Nella sua indivisibilità, io vidi
la verità,
che è indivisibile»
(Inno sulla
perla 1,2-3).
La
figura di Efrem è ancora pienamente attuale per la vita delle varie
Chiese cristiane. Lo scopriamo in primo luogo come teologo, che a
partire dalla Sacra Scrittura riflette poeticamente sul mistero della
redenzione dell’uomo operata da Cristo, Verbo di Dio incarnato. La
sua è una riflessione teologica espressa con immagini e simboli
presi dalla natura, dalla vita quotidiana e dalla Bibbia. Alla poesia
e agli inni per la liturgia, Efrem conferisce un carattere didattico
e catechetico; si tratta di inni teologici e insieme adatti per la
recita o il canto liturgico. Efrem si serve di questi inni per
diffondere, in occasione delle feste liturgiche, la dottrina della
Chiesa. Nel tempo essi si sono rivelati un mezzo catechetico
estremamente efficace per la comunità cristiana.
E’
importante la riflessione di Efrem sul tema di Dio creatore: niente
nella creazione è isolato, e il mondo è, accanto alla Sacra
Scrittura, una Bibbia di Dio. Usando in modo sbagliato la sua
libertà, l’uomo capovolge l’ordine del cosmo. Per Efrem è
rilevante il ruolo della donna. Il modo in cui egli ne parla è
sempre ispirato a sensibilità e rispetto: la dimora di Gesù nel
seno di Maria ha innalzato grandemente la dignità della donna. Per
Efrem, come non c’è redenzione senza Gesù, così non c’è
incarnazione senza Maria. Le dimensioni divine e umane del mistero
della nostra redenzione si trovano già nei testi di Efrem; in modo
poetico e con immagini fondamentalmente scritturistiche, egli
anticipa lo sfondo teologico e in qualche modo lo stesso linguaggio
delle grandi definizioni cristologiche dei Concili del V secolo.
Efrem,
onorato dalla tradizione cristiana con il titolo di «cetra dello
Spirito Santo», restò diacono della sua Chiesa per tutta la vita.

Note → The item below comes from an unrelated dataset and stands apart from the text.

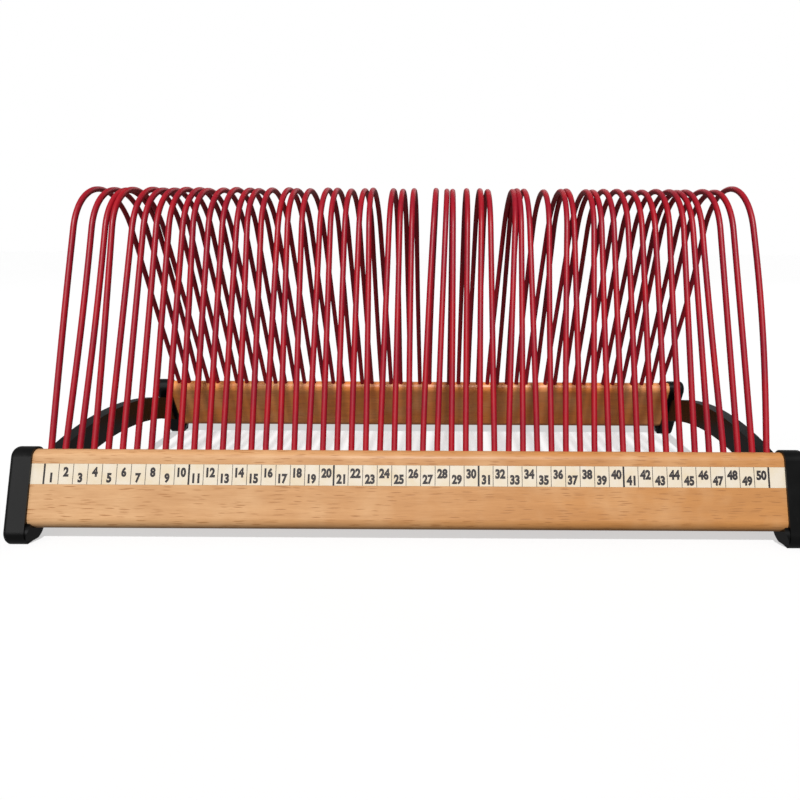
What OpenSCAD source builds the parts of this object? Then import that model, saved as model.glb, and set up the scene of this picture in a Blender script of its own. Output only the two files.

Fu una scelta decisiva ed emblematica: egli fu diacono, cioè
servitore, sia nel ministero liturgico, sia, più radicalmente,
nell’amore a Cristo, da lui cantato in modo ineguagliabile, sia
infine nella carità verso i fratelli, che introdusse con rara
maestria nella conoscenza della divina Rivelazione.